# Data extract
· · · · ·
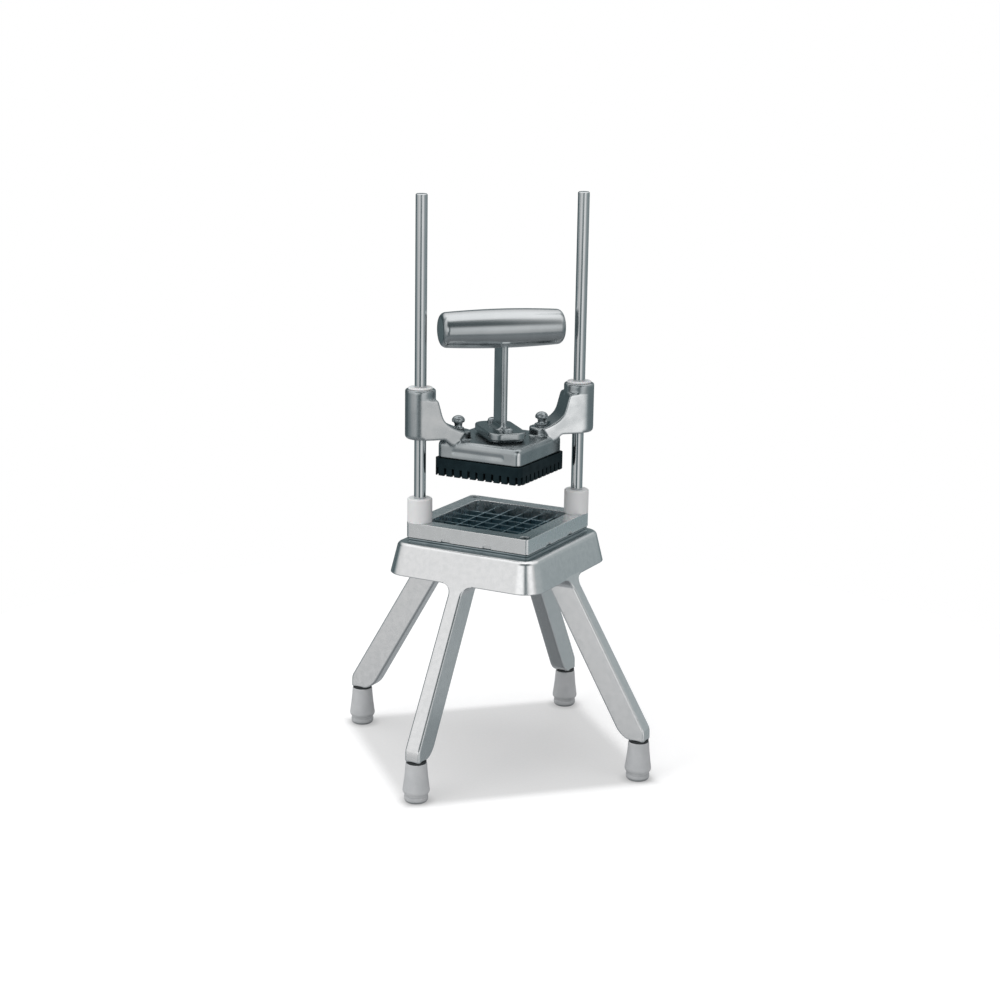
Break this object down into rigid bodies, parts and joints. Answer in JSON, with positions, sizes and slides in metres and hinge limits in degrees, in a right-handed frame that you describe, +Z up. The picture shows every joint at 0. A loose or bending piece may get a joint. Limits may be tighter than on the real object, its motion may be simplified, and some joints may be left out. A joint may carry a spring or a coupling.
{
  "type": "french fry cutter",
  "caption": "Upright french fry cutter: a T handle on a sliding head pushes a potato down two guide rods and through a square blade grid on four splayed legs.",
  "frame": {"origin": "on the floor under the middle of the blade grid, at the centre of the four feet", "axes": "+Z up; +X from the left guide rod to the right one; the operator stands at -Y and looks along +Y. The square plate and block stand on their corners, so their sides run at 45 degrees to X and Y."},
  "size_m": [0.2074, 0.2074, 0.4658],
  "materials": {
    "cast_aluminium": "polished casting",
    "head_aluminium": "satin casting",
    "polished_aluminium": "polished",
    "rod_steel": "polished",
    "blade_steel": "satin",
    "knob_steel": "polished",
    "fastener_steel": "satin",
    "white_nylon": "satin",
    "black_plastic": "matte",
    "grey_rubber": "matte",
    "dark_rubber": "matte",
    "insert_brass": "satin"
  },
  "bodies": {
    "base": {"base_casting": "cast_aluminium", "foot_front_left": "grey_rubber", "foot_front_right": "grey_rubber", "foot_back_left": "grey_rubber", "foot_back_right": "grey_rubber", "foot_washers": "dark_rubber", "foot_studs": "fastener_steel", "blade_plate": "polished_aluminium", "upper_blades": "blade_steel", "lower_blades": "blade_steel", "plate_screws": "fastener_steel", "left_guide_rod": "rod_steel", "right_guide_rod": "rod_steel", "rod_washers": "fastener_steel", "rod_nuts": "fastener_steel", "left_bumper": "white_nylon", "right_bumper": "white_nylon"},
    "head": {"pusher_head": "head_aluminium", "left_bushing": "white_nylon", "right_bushing": "white_nylon", "pusher_block": "black_plastic", "block_inserts": "insert_brass", "t_handle": "polished_aluminium", "handle_washers": "fastener_steel", "handle_screws": "fastener_steel", "thumb_washers": "fastener_steel"},
    "left_thumb_screw": {"left_thumb_screw": "knob_steel"},
    "right_thumb_screw": {"right_thumb_screw": "knob_steel"}
  },
  "joints": [
    {"name": "head_slide", "type": "slide", "parent": "base", "child": "head", "axis": [0, 0, 1], "range_m": [-0.0488, 0.15]},
    {"name": "left_thumb_screw_turn", "type": "hinge", "parent": "head", "child": "left_thumb_screw", "pos_m": [-0.03522, 0, 0.27], "axis": [0, 0, 1], "continuous": true},
    {"name": "right_thumb_screw_turn", "type": "hinge", "parent": "head", "child": "right_thumb_screw", "pos_m": [0.03522, 0, 0.27], "axis": [0, 0, 1], "continuous": true}
  ]
}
· · · · ·
# What is being asked
Extract the complete data, matching each line exactly.

# Final result
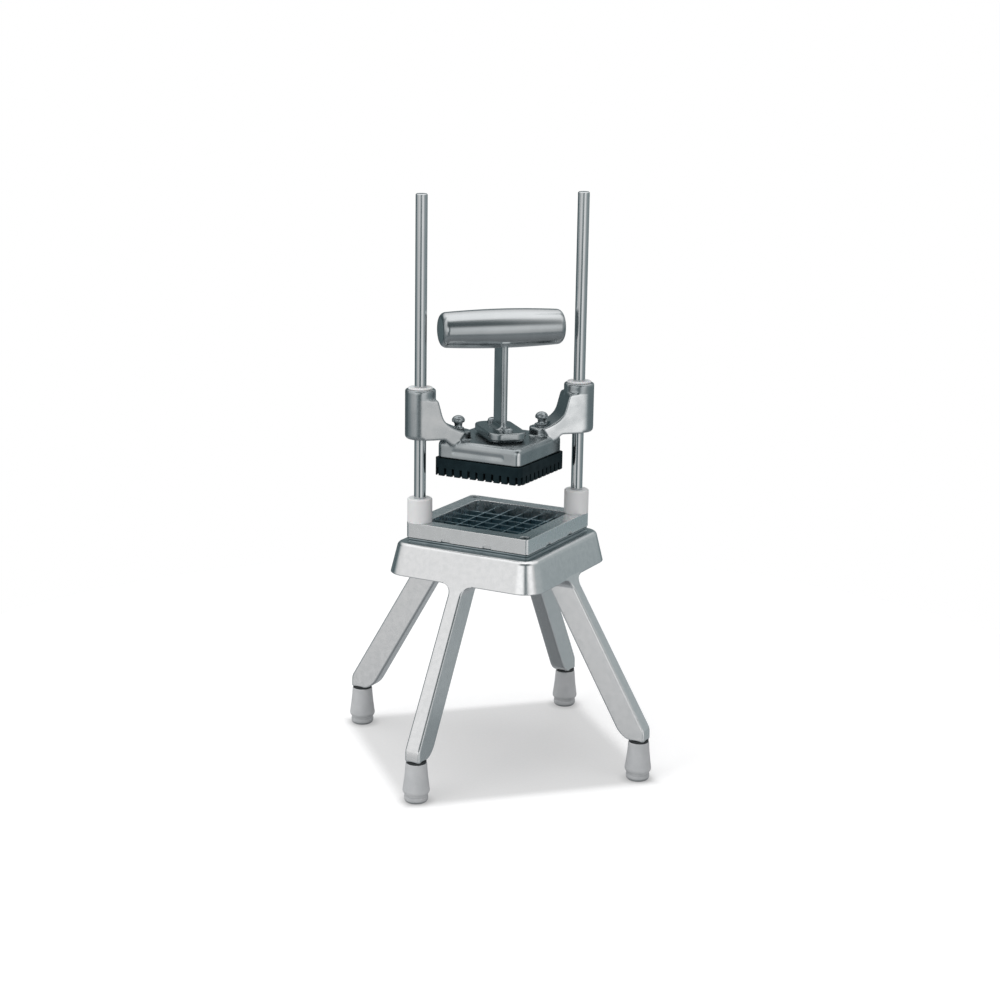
Break this object down into rigid bodies, parts and joints. Answer in JSON, with positions, sizes and slides in metres and hinge limits in degrees, in a right-handed frame that you describe, +Z up. The picture shows every joint at 0. A loose or bending piece may get a joint. Limits may be tighter than on the real object, its motion may be simplified, and some joints may be left out. A joint may carry a spring or a coupling.
{
  "type": "french fry cutter",
  "caption": "Upright french fry cutter: a T handle on a sliding head pushes a potato down two guide rods and through a square blade grid on four splayed legs.",
  "frame": {"origin": "on the floor under the middle of the blade grid, at the centre of the four feet", "axes": "+Z up; +X from the left guide rod to the right one; the operator stands at -Y and looks along +Y. The square plate and block stand on their corners, so their sides run at 45 degrees to X and Y."},
  "size_m": [0.2074, 0.2074, 0.4658],
  "materials": {
    "cast_aluminium": "polished casting",
    "head_aluminium": "satin casting",
    "polished_aluminium": "polished",
    "rod_steel": "polished",
    "blade_steel": "satin",
    "knob_steel": "polished",
    "fastener_steel": "satin",
    "white_nylon": "satin",
    "black_plastic": "matte",
    "grey_rubber": "matte",
    "dark_rubber": "matte",
    "insert_brass": "satin"
  },
  "bodies": {
    "base": {"base_casting": "cast_aluminium", "foot_front_left": "grey_rubber", "foot_front_right": "grey_rubber", "foot_back_left": "grey_rubber", "foot_back_right": "grey_rubber", "foot_washers": "dark_rubber", "foot_studs": "fastener_steel", "blade_plate": "polished_aluminium", "upper_blades": "blade_steel", "lower_blades": "blade_steel", "plate_screws": "fastener_steel", "left_guide_rod": "rod_steel", "right_guide_rod": "rod_steel", "rod_washers": "fastener_steel", "rod_nuts": "fastener_steel", "left_bumper": "white_nylon", "right_bumper": "white_nylon"},
    "head": {"pusher_head": "head_aluminium", "left_bushing": "white_nylon", "right_bushing": "white_nylon", "pusher_block": "black_plastic", "block_inserts": "insert_brass", "t_handle": "polished_aluminium", "handle_washers": "fastener_steel", "handle_screws": "fastener_steel", "thumb_washers": "fastener_steel"},
    "left_thumb_screw": {"left_thumb_screw": "knob_steel"},
    "right_thumb_screw": {"right_thumb_screw": "knob_steel"}
  },
  "joints": [
    {"name": "head_slide", "type": "slide", "parent": "base", "child": "head", "axis": [0, 0, 1], "range_m": [-0.0488, 0.15]},
    {"name": "left_thumb_screw_turn", "type": "hinge", "parent": "head", "child": "left_thumb_screw", "pos_m": [-0.03522, 0, 0.27], "axis": [0, 0, 1], "continuous": true},
    {"name": "right_thumb_screw_turn", "type": "hinge", "parent": "head", "child": "right_thumb_screw", "pos_m": [0.03522, 0, 0.27], "axis": [0, 0, 1], "continuous": true}
  ]
}